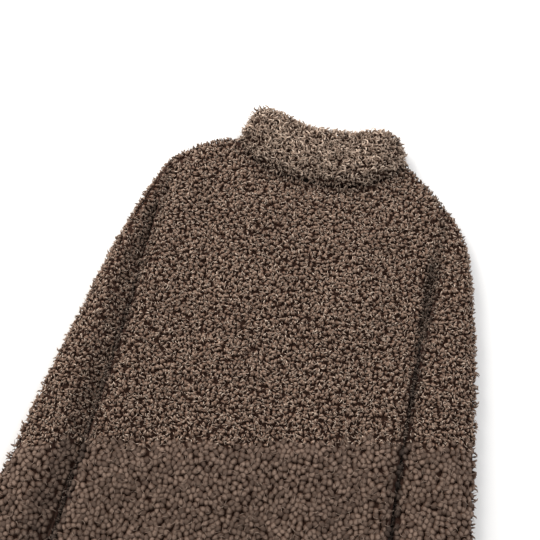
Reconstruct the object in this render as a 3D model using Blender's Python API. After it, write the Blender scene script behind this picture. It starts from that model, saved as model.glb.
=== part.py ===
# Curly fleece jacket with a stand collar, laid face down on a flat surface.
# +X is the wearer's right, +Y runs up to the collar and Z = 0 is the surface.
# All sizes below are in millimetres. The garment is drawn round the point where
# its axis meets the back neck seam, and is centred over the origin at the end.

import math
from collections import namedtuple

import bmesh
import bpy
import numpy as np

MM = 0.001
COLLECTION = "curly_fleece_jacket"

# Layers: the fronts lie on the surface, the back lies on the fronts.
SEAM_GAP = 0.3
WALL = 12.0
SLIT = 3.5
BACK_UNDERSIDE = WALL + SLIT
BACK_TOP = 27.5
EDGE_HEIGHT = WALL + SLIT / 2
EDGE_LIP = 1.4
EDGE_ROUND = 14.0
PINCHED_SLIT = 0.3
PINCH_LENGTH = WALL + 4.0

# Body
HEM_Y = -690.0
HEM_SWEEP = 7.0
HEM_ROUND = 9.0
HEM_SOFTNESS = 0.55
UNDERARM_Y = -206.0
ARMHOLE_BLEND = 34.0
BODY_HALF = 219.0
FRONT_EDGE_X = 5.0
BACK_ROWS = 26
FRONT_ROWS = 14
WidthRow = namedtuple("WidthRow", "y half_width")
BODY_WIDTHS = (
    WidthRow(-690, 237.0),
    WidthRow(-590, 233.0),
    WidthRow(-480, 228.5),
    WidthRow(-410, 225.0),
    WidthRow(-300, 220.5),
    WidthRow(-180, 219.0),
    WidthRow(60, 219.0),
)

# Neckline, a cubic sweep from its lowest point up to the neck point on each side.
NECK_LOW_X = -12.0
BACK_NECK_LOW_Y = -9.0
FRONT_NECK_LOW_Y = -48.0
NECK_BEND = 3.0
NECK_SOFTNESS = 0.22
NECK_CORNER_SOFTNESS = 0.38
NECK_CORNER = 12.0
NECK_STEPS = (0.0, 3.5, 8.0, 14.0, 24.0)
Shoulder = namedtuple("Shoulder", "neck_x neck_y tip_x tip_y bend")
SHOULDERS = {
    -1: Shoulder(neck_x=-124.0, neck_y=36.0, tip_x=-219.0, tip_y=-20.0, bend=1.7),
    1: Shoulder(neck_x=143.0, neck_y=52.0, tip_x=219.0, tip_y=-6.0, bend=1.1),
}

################

Work required:
Take the listing above and write it out again exactly.

Answer below:
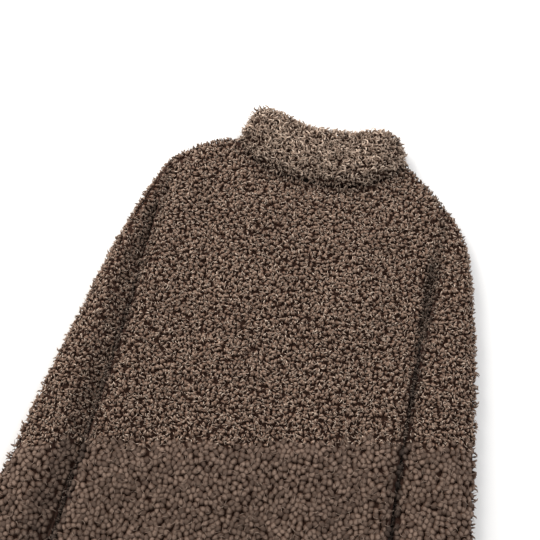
Reconstruct the object in this render as a 3D model using Blender's Python API. After it, write the Blender scene script behind this picture. It starts from that model, saved as model.glb.
=== part.py ===
# Curly fleece jacket with a stand collar, laid face down on a flat surface.
# +X is the wearer's right, +Y runs up to the collar and Z = 0 is the surface.
# All sizes below are in millimetres. The garment is drawn round the point where
# its axis meets the back neck seam, and is centred over the origin at the end.

import math
from collections import namedtuple

import bmesh
import bpy
import numpy as np

MM = 0.001
COLLECTION = "curly_fleece_jacket"

# Layers: the fronts lie on the surface, the back lies on the fronts.
SEAM_GAP = 0.3
WALL = 12.0
SLIT = 3.5
BACK_UNDERSIDE = WALL + SLIT
BACK_TOP = 27.5
EDGE_HEIGHT = WALL + SLIT / 2
EDGE_LIP = 1.4
EDGE_ROUND = 14.0
PINCHED_SLIT = 0.3
PINCH_LENGTH = WALL + 4.0

# Body
HEM_Y = -690.0
HEM_SWEEP = 7.0
HEM_ROUND = 9.0
HEM_SOFTNESS = 0.55
UNDERARM_Y = -206.0
ARMHOLE_BLEND = 34.0
BODY_HALF = 219.0
FRONT_EDGE_X = 5.0
BACK_ROWS = 26
FRONT_ROWS = 14
WidthRow = namedtuple("WidthRow", "y half_width")
BODY_WIDTHS = (
    WidthRow(-690, 237.0),
    WidthRow(-590, 233.0),
    WidthRow(-480, 228.5),
    WidthRow(-410, 225.0),
    WidthRow(-300, 220.5),
    WidthRow(-180, 219.0),
    WidthRow(60, 219.0),
)

# Neckline, a cubic sweep from its lowest point up to the neck point on each side.
NECK_LOW_X = -12.0
BACK_NECK_LOW_Y = -9.0
FRONT_NECK_LOW_Y = -48.0
NECK_BEND = 3.0
NECK_SOFTNESS = 0.22
NECK_CORNER_SOFTNESS = 0.38
NECK_CORNER = 12.0
NECK_STEPS = (0.0, 3.5, 8.0, 14.0, 24.0)
Shoulder = namedtuple("Shoulder", "neck_x neck_y tip_x tip_y bend")
SHOULDERS = {
    -1: Shoulder(neck_x=-124.0, neck_y=36.0, tip_x=-219.0, tip_y=-20.0, bend=1.7),
    1: Shoulder(neck_x=143.0, neck_y=52.0, tip_x=219.0, tip_y=-6.0, bend=1.1),
}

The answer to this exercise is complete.